A Simple Sparse Matrix Vector Multiplication Approach to Padded Convolution
Zan Chaudhry
TL;DR
The paper addresses the inefficiency of padding-aware convolution by formulating padding and the convolution as a sparse transformation using matrices P and C, enabling convolution via sparse matrix-vector multiplication (SpMV). A key theoretical contribution is Theorem 2.1, which provides an explicit expression for the number of non-zero multiplications, highlighting where sparsity reduces work. The authors implement proof-of-concept CPU and GPU versions and compare them to Conv2D on DenseNet121, showing CPU variants achieve speedups over Conv2D-C and competitiveGPU performance, particularly in fixed-kernel regimes. The work demonstrates sparsity-aware convolution as a promising direction for accelerating inference and motivates further development of sparse representations and multi-channel/batched extensions for real-time CNNs.
Abstract
We introduce an algorithm for efficiently representing convolution with zero-padding and stride as a sparse transformation matrix, applied to a vectorized input through sparse matrix-vector multiplication (SpMV).

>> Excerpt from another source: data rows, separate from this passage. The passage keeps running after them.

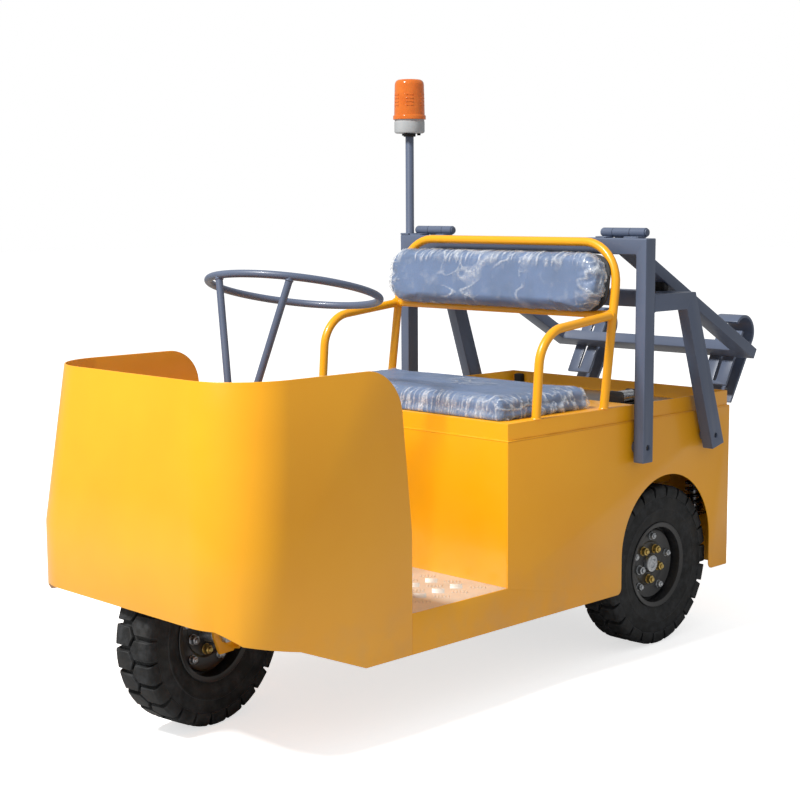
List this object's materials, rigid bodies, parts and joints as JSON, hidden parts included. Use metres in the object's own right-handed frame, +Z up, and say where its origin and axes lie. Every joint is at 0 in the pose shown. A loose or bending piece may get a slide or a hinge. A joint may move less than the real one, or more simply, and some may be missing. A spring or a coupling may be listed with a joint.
{
  "type": "airport baggage tug",
  "caption": "Three-wheeled electric baggage tug with a bench seat, ring handlebar, round-nosed cowl, load tray, flashing beacon and a hinged rear frame with trolley hooks.",
  "frame": {"origin": "on the floor, below the middle of the overall box", "axes": "+X forward, +Y to the driver's left, +Z up"},
  "size_m": [1.9673, 0.8716, 1.4769],
  "materials": {
    "battery_case": "matte",
    "blue_grey_paint": "gloss",
    "blue_vinyl": "satin",
    "board_plastic": "matte",
    "dark_paint": "satin",
    "deck_steel": "satin",
    "lamp_base": "satin",
    "lamp_dome": "gloss",
    "motor_case": "matte",
    "pad_rubber": "matte",
    "tyre_rubber": "matte",
    "yellow_paint": "gloss",
    "zinc_steel": "satin"
  },
  "bodies": {
    "chassis": {"chassis_frame": "yellow_paint", "floor_plate": "yellow_paint", "side_panel_left": "yellow_paint", "side_panel_right": "yellow_paint", "box_front_panel": "yellow_paint", "box_rear_panel": "yellow_paint", "box_rim": "yellow_paint", "seat_board": "yellow_paint", "deck_plate": "deck_steel", "cowl": "yellow_paint", "wheel_box": "yellow_paint", "head_bearing": "yellow_paint", "steering_box": "yellow_paint", "battery": "battery_case", "drive_motor": "motor_case", "rear_axle": "dark_paint", "trailing_arms": "dark_paint", "spring_left": "dark_paint", "spring_right": "dark_paint", "portal_frame": "blue_grey_paint", "rear_stays": "blue_grey_paint", "hinge_leaves": "blue_grey_paint", "rest_pads": "pad_rubber", "seat_frame": "yellow_paint", "seat_cushion": "blue_vinyl", "backrest_board": "board_plastic", "backrest_cushion": "blue_vinyl", "beacon_pole": "blue_grey_paint", "beacon_base": "lamp_base", "beacon_dome": "lamp_dome", "tow_hitch": "yellow_paint", "foot_pedals": "dark_paint"},
    "handlebar": {"steering_column": "blue_grey_paint", "steering_ring": "blue_grey_paint"},
    "front_fork": {"front_fork": "yellow_paint", "front_axle": "zinc_steel"},
    "front_wheel": {"front_tyre": "tyre_rubber", "front_rim": "dark_paint", "front_hub": "dark_paint"},
    "rear_left_wheel": {"rear_left_tyre": "tyre_rubber", "rear_left_rim": "dark_paint", "rear_left_hub": "dark_paint"},
    "rear_right_wheel": {"rear_right_tyre": "tyre_rubber", "rear_right_rim": "dark_paint", "rear_right_hub": "dark_paint"},
    "lift_frame": {"lift_frame": "blue_grey_paint", "hook_left": "blue_grey_paint", "hook_right": "blue_grey_paint"}
  },
  "joints": [
    {"name": "fork_turn", "type": "hinge", "parent": "chassis", "child": "front_fork", "pos_m": [0.77353, 0.01375, 0.435], "axis": [0, 0, 1], "range_deg": [-37.2, 22.8]},
    {"name": "handlebar_turn", "type": "hinge", "parent": "chassis", "child": "handlebar", "pos_m": [0.66153, 0.01375, 0.532], "axis": [0, 0, 1], "range_deg": [-93, 57]},
    {"name": "front_wheel_spin", "type": "hinge", "parent": "front_fork", "child": "front_wheel", "pos_m": [0.77353, 0.01375, 0.2075], "axis": [-0.1253, 0.9921, 0], "continuous": true},
    {"name": "rear_left_wheel_spin", "type": "hinge", "parent": "chassis", "child": "rear_left_wheel", "pos_m": [-0.43147, 0.32675, 0.2075], "axis": [0, 1, 0], "continuous": true},
    {"name": "rear_right_wheel_spin", "type": "hinge", "parent": "chassis", "child": "rear_right_wheel", "pos_m": [-0.43147, -0.29925, 0.2075], "axis": [0, 1, 0], "continuous": true},
    {"name": "lift_frame_hinge", "type": "hinge", "parent": "chassis", "child": "lift_frame", "pos_m": [-0.31647, 0.01375, 1.0635], "axis": [0, 1, 0], "range_deg": [0, 110]}
  ],
  "couplings": [
    {"joint": "handlebar_turn", "follows": "fork_turn", "ratio": 2.5}
  ]
}
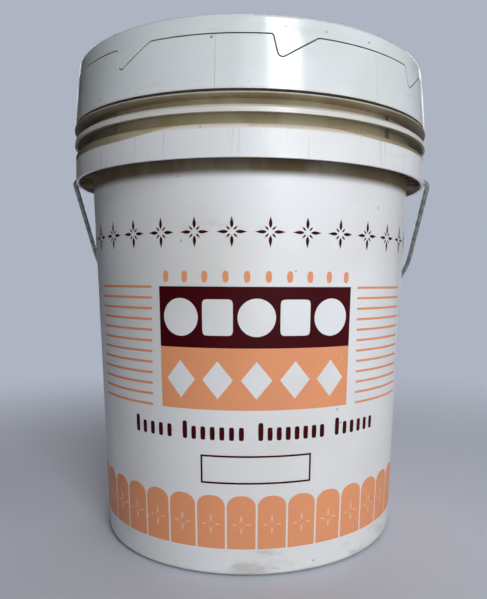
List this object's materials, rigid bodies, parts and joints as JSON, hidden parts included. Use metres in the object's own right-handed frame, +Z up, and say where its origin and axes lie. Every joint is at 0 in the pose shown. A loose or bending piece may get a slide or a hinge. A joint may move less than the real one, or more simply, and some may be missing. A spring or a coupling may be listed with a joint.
{
  "type": "paint pail",
  "caption": "Tapered plastic paint pail with a press-fit lid, tear tabs, flanged collar and skirt, and a wire bail with a roller grip.",
  "frame": {"origin": "centre of the base, on the surface that the pail stands on", "axes": "+Z up the pail's axis, +X through the right ear along the bail's pivot line, -Y the printed front, bail hanging on +Y"},
  "size_m": [0.3314, 0.3101, 0.3952],
  "materials": {
    "pail_shell": "moulded, satin",
    "lid_shell": "moulded, semi-gloss",
    "seal": "soft foam rubber",
    "bail_steel": "galvanised wire, dull",
    "grip_plastic": "moulded, satin",
    "ink_maroon": "screen-printed ink",
    "ink_peach": "screen-printed ink"
  },
  "bodies": {
    "pail": {"pail_body": "pail_shell"},
    "lid_set": {"lid": "lid_shell", "tear_tab_1": "lid_shell", "tear_tab_2": "lid_shell", "tear_tab_3": "lid_shell", "tear_tab_4": "lid_shell", "tear_tab_5": "lid_shell", "tear_tab_6": "lid_shell", "tear_tab_7": "lid_shell", "tear_tab_8": "lid_shell", "lid_gasket": "seal"},
    "bail": {"bail_wire": "bail_steel"},
    "grip": {"bail_grip": "grip_plastic"}
  },
  "joints": [
    {"name": "bail_swing", "type": "hinge", "parent": "pail", "child": "bail", "pos_m": [0, 0, 0.308], "axis": [1, 0, 0], "range_deg": [0, 266.4]},
    {"name": "lid_lift", "type": "slide", "parent": "pail", "child": "lid_set", "axis": [0, 0, 1], "range_m": [0, 0.12]},
    {"name": "grip_spin", "type": "hinge", "parent": "bail", "child": "grip", "pos_m": [0, 0.14506, 0.17177], "axis": [1, 0, 0], "continuous": true}
  ]
}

We provide a theoretical contribution with an explicit expression for the number of non-zero multiplications in convolutions with stride and padding, offering insight into the potential for leveraging sparsity in convolution operations. A proof-of-concept implementation is presented in Python, demonstrating the performance of our method on both CPU and GPU architectures. This work contributes to the broader exploration of sparse matrix techniques in convolutional algorithms, with a particular focus on leveraging matrix multiplications for parallelization. Our findings lay the groundwork for future advancements in exploiting sparsity to improve the efficiency of convolution operations in fields such as machine learning and signal processing.